The song has a really catchy pop single feel to it and a lively guitar track as well. And since I was 13 years old at the time, the lyric containing the phrase “son of a bitch” was kind of forbidden fruit for some reason. No, I make no claims to being a great thinker at the time!

What I do remember about the album from when I originally listened to it is that I didn’t really care for the rest of the album. It was all about “Stranger In Town” for me and none of the other songs registered with me like that one did. I can’t even say if I’ve ever listened to the album in the decades since it was originally put out. So as I started listening to the album for this piece, I was surprised to find the first side rather entertaining. Funny how time and growing as a music fan alters opinions, eh?

The first four tracks, including “Stranger In Town” are fast paced rocking type songs. While the side ending “How Does It Feel” is more of a ballad and was released as a single, it didn’t make a dent in the charts. As for the songs “Carmen”, “Lion” and “Angel Don’t Cry”, each track might’ve lacked the pop chart bonafides, but they turned out to be perfect “album tracks”. Strong vocals combined with flashy guitar work and amplified keyboards made for a propulsive musical soundtrack.

The album featured three different people tackling the lead vocals. Fergie Frederiksen was the newest member of the lineup after the firing of singer Bobby Kimball (though Kimball is credited with providing “additional backing vocals” in the liner notes). Frederiksen sang lead on seven of Isolation’s tracks. Guitarist Steve Lukather was the lead on “How Does It Feel” and keyboardist David Paich sang lead on the “Stranger In Town” and “Holyanna” songs. He also sang co-lead vocals on the album opening “Carmen”.

The album’s second side started off with with “Endless”. This song was apparently the band’s choice for the first single but they got overruled by the record label. Still, it’s not a bad song and did eventually get released as a single in the UK in 1985.

The album’s title track is a bit more restrained in tempo at the start but the pace soon picks up. And it does pack in a strong guitar sound with a brief but effective solo too. “Mr. Friendly” was a vibrant little number that comes off to me as one of the stronger overall tracks on the album.

I really got into “Change of Heart”, which is driven by David Paich’s keyboards and the song has an uptempo and epic feel to it. I was also captivated by “Holyanna” which has not only a great musical sound but an interesting story in the lyrics as well.

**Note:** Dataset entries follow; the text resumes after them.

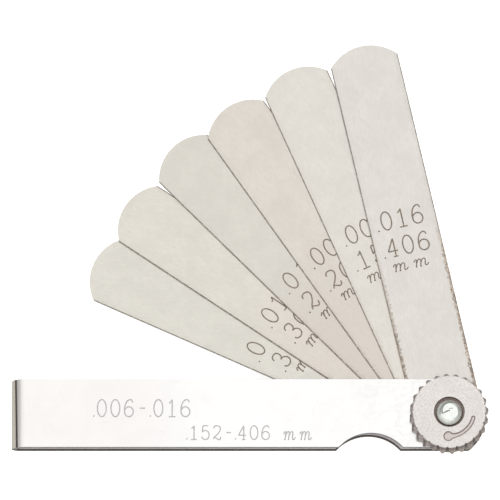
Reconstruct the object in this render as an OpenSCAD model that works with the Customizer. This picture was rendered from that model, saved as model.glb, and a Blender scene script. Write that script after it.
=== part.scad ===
// Pocket feeler gauge: six steel blades on one pivot, in an open hairpin holder.
// It lies flat with the lock nut up. The origin is the centre of the pivot
// screw's head, on its back face. The holder runs towards -X, and the blades
// are fanned out towards +Y. The holder is open along both long edges, so a
// blade turns out on either side and is folded when it points along -X.

/* [Holder] */
// Width of the bent strip
holder_w = 12.8; // [12:0.1:16]
// Thickness of the bent strip
strip_t = 0.95; // [0.7:0.05:1.2]
// Distance from the pivot to the outside of the bend
bend_reach = 80.9; // [78:0.1:100]
// Outside radius of the bend where it meets the back leaf
bend_back_r = 1.5; // [1.3:0.1:1.9]
// Distance from the pivot to the rounded nose
nose_reach = 6.8; // [6.4:0.1:9]
// Radius of the rounded nose
nose_r = 8; // [8:0.1:20]
// How far the pivot lies from the middle of the strip, towards the notch
pivot_offset = 0.5; // [0:0.05:0.6]

/* [Thumb notch] */
// Radius of the notch
notch_r = 8; // [5:0.1:12]
// How far the notch bites into the long edge
notch_bite = 2.66; // [1:0.01:4]
// Distance from the pivot to the middle of the notch, along the holder
notch_back = 14.45; // [13:0.05:40]
// How far the back leaf's notch lies behind the front leaf's
notch_skew = 0.5; // [0:0.1:1]

/* [Blades] */
// Thicknesses in thousandths of an inch, from the back of the pack to the front
blade_thou = [14, 12, 10, 8, 6, 16]; // [2:1:30]
// Angle of each blade from +X, in the same order
blade_angle = [156.1, 146.2, 135.2, 125.1, 114.2, 103.1]; // [0:0.1:180]
// Width of a blade
blade_w = 12.7; // [12:0.1:12.8]
// Distance from the pivot to each blade's tip, in the same order
blade_reach = [71.95, 72.05, 72.2, 71.45, 71.75, 71.75]; // [60:0.05:76]
// Radius of a blade's rounded tip
tip_r = 8.4; // [7:0.1:12]
// Gap on each side of a blade
blade_gap = 0.08; // [0.04:0.01:0.2]

/* [Pivot screw] */
// Diameter of the shank
shank_d = 4.8; // [4:0.1:5]
// Diameter of the low round head
head_d = 9; // [8:0.1:11]
// Height of the head
head_t = 1; // [0.8:0.1:2]
// Side of the square neck that keeps the screw from turning
neck_w = 5; // [4.9:0.1:5.4]
// Diameter of the flat on the shank's end
shank_flat_d = 3.2; // [2:0.1:3.6]
// Height of the slope between that flat and the thread's crest
shank_slope = 0.5; // [0.2:0.05:0.8]

/* [Lock nut] */
// Diameter over the crests of the teeth
nut_d = 14.6; // [13:0.1:18]
// Diameter of the nut's flat face
nut_face_d = 13.4; // [12:0.1:13.4]
// Height of the nut
nut_h = 4; // [3.6:0.1:6]
// Number of teeth
nut_teeth = 24; // [16:1:26]
// Depth of the V grooves between the teeth
tooth_depth = 0.75; // [0.4:0.05:1]
// Angle of one groove from +X
tooth_phase = 12; // [0:0.5:24]
// Diameter of the well around the shank's end
well_d = 5.7; // [5.4:0.1:7]
// Depth of the well
well_depth = 1.2; // [1:0.1:2.5]
// Depth of the coined direction mark
mark_depth = 0.12; // [0.05:0.01:0.3]

/* [Hidden] */
NODES = [
    "holder", "blade_014", "blade_012", "blade_010", "blade_008", "blade_006",
    "blade_016", "pivot_screw", "lock_nut"
];
$fn = 96;

// Running clearance of everything round that turns on the shank
run_fit = 0.05;
// Clearance between the square neck and its hole, and of the front leaf's hole
seat_fit = 0.05;
// Gap between the lock nut and the front leaf
nut_gap = 0.02;
// How far a cutting shape runs past the surface it cuts
past = 1;

BLADE_NODES = [for (i = [1 : 6]) NODES[i]];
blade_t = [for (thou = blade_thou) thou * 0.0254];
function stack_height(count) = count == 0 ? 0 : blade_t[count - 1] + stack_height(count - 1);

blade_count = len(blade_thou);
slot_t = stack_height(blade_count) + (blade_count + 1) * blade_gap;
holder_t = slot_t + 2 * strip_t;
back_leaf_z = head_t;
slot_z = back_leaf_z + strip_t;
front_leaf_z = slot_z + slot_t;
holder_top_z = back_leaf_z + holder_t;
nut_z = holder_top_z + nut_gap;
nut_top_z = nut_z + nut_h;
bend_front_r = holder_t - bend_back_r;

shank_r = shank_d / 2;
shank_flat_r = shank_flat_d / 2;
head_edge = 0.25;
nut_r = nut_d / 2;
nut_face_r = nut_face_d / 2;
nut_shoulder = 1;
nut_back_edge = 0.3;
groove_pitch = 360 / nut_teeth;
// Half the width of a V groove for each millimetre of its depth
groove_flare = 1.2;

// The direction mark: a round blob with a tail along an arc about the axis
mark_r = 4.6;
mark_blob_r = 0.72;
mark_tail_r = 0.22;
mark_from = 268;
mark_to = 346;

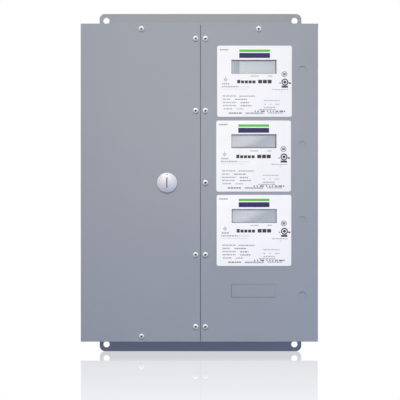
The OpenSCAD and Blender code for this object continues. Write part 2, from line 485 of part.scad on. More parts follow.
back_pan();
top_end_wall();
bottom_end_wall();
divider_mullion();
meter_cover();
blank_window_plate();
meter_cover_screws();
cover_clip_nuts();
door_clip_nuts();
faceplate_label_1();
faceplate_label_2();
faceplate_label_3();
display_lens_1();
display_lens_2();
display_lens_3();
lcd_bezels();
lcd_glass_1();
lcd_glass_2();
lcd_glass_3();
lcd_boards();
meter_chassis();
board_standoffs();
meter_board_1();
meter_board_2();
meter_board_3();
board_screws();
power_transformers();
board_capacitors();
board_chips();
plug_terminals();
meter_cables();
divider_grommets();
din_rail();
din_rail_screws();
line_terminals();
neutral_terminal();
earth_terminal();
terminal_clamp_screws();
fuse_block();
fuse_clips();
fuses();
ct_terminal_strip();
ct_strip_screws();
line_wires();
ground_bar();
ground_bar_screws();
ground_stud();
hinge_body_leaf();
hinge_pin();
hinge_door_leaf();
door_panel();
door_stiffener();
door_captive_screws();
wiring_label();
latch_bushing();
latch_nut();
latch_head();
latch_cam();
cam_washer();
cam_screw();
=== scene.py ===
"""Looks for the wall-mounted submeter enclosure: materials on the CAD frame, printed faceplates, studio."""
import math
import random

import bmesh
import bpy
from mathutils import Matrix, Vector


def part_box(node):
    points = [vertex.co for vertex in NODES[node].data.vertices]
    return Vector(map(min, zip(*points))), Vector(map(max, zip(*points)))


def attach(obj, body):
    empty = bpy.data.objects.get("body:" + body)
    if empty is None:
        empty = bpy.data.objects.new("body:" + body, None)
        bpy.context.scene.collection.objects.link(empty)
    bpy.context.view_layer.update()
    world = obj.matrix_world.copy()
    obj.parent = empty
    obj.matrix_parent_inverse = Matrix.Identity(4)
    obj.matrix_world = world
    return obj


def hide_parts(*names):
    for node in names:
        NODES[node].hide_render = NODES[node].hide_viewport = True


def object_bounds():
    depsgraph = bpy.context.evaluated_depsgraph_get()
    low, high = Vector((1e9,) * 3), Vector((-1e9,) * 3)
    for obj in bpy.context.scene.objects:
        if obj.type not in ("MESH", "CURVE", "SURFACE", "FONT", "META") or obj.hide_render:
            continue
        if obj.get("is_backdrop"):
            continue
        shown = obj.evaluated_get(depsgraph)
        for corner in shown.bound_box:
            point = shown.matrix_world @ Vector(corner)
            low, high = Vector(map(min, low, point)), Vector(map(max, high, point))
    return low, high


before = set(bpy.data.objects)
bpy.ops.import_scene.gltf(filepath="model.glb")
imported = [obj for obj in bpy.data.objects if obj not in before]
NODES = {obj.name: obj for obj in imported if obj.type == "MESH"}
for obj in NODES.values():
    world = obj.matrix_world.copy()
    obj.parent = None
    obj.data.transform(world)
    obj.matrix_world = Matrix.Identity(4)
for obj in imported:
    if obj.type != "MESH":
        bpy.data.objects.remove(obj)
cad_lo, cad_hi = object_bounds()
scene = bpy.context.scene
MM = 0.001


def srgb(r, g, b):
    """0-255 display colour to linear."""
    def f(c):
        c /= 255.0
        return c / 12.92 if c <= 0.04045 else ((c + 0.055) / 1.055) ** 2.4
    return (f(r), f(g), f(b), 1.0)


# ------------------------------------------------------------------ camera
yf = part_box("meter_cover")[0].y           # front plane of the covers
centre_z = 0.0
cam_data = bpy.data.cameras.new("camera")
cam_data.sensor_width = 36.0
cam_data.lens = 192.42
cam_data.clip_start, cam_data.clip_end = 0.05, 60.0
cam = bpy.data.objects.new("camera", cam_data)
scene.collection.objects.link(cam)
cam.location = (-0.00075, yf - 3.2, centre_z)
aim = Vector((-0.00075, yf, -0.0259))
cam.rotation_mode = "QUATERNION"
cam.rotation_quaternion = (aim - cam.location).to_track_quat("-Z", "Y")
scene.camera = cam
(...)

As I said, when this album was first released, I bought it but found myself essentially uninterested in any of the songs other than “Stranger In Town”. But now that I’ve listened to this as a far better formed music fan, I can see that there was quite a few tracks that I should’ve enjoyed the last three plus decades or so. I didn’t know anything of the behind the scenes upheaval that seems to have affected the creation of the music at the time but whatever the reasons for the relative failure of the album’s commercial fortunes may be, I think Toto fans might just have to give Isolation a new evaluation. They just might find themselves as surprised as I was to see just what they may have missed the first time around.

NOTES OF INTEREST: While the Isolation album did eventually achieve gold status in the US, the prevailing school of thought was that the album was a commercial failure. Compounding matters further was the financially disastrous tour in support of the album. Rock Candy Records released a remastered edition of the album in 2015. It’s one of seven remasters the label has done with the band’s back catalog.

Besides the Isolation album, Toto was working on the soundtrack for the movie Dune. That album was also released in 1984. The first attempt at the cover art for Isolation was designed by the movie’s director David Lynch, but it wasn’t used.

The video for “Stranger In Town” featured actor Brad Dourif, who has had a lengthy career in TV and film. Some of his best known work includes One Flew Over The Cuckoo’s Nest, Dune and Blue Velvet. He also played “Grima Wormtongue” in the Lord of the Rings film series. He also provided the voice of the murderous doll in the Chucky (a.k.a. Child’s Play) horror films. His TV work includes guest stints on Star Trek: Voyager, Babylon 5 and a co-starring role on Deadwood.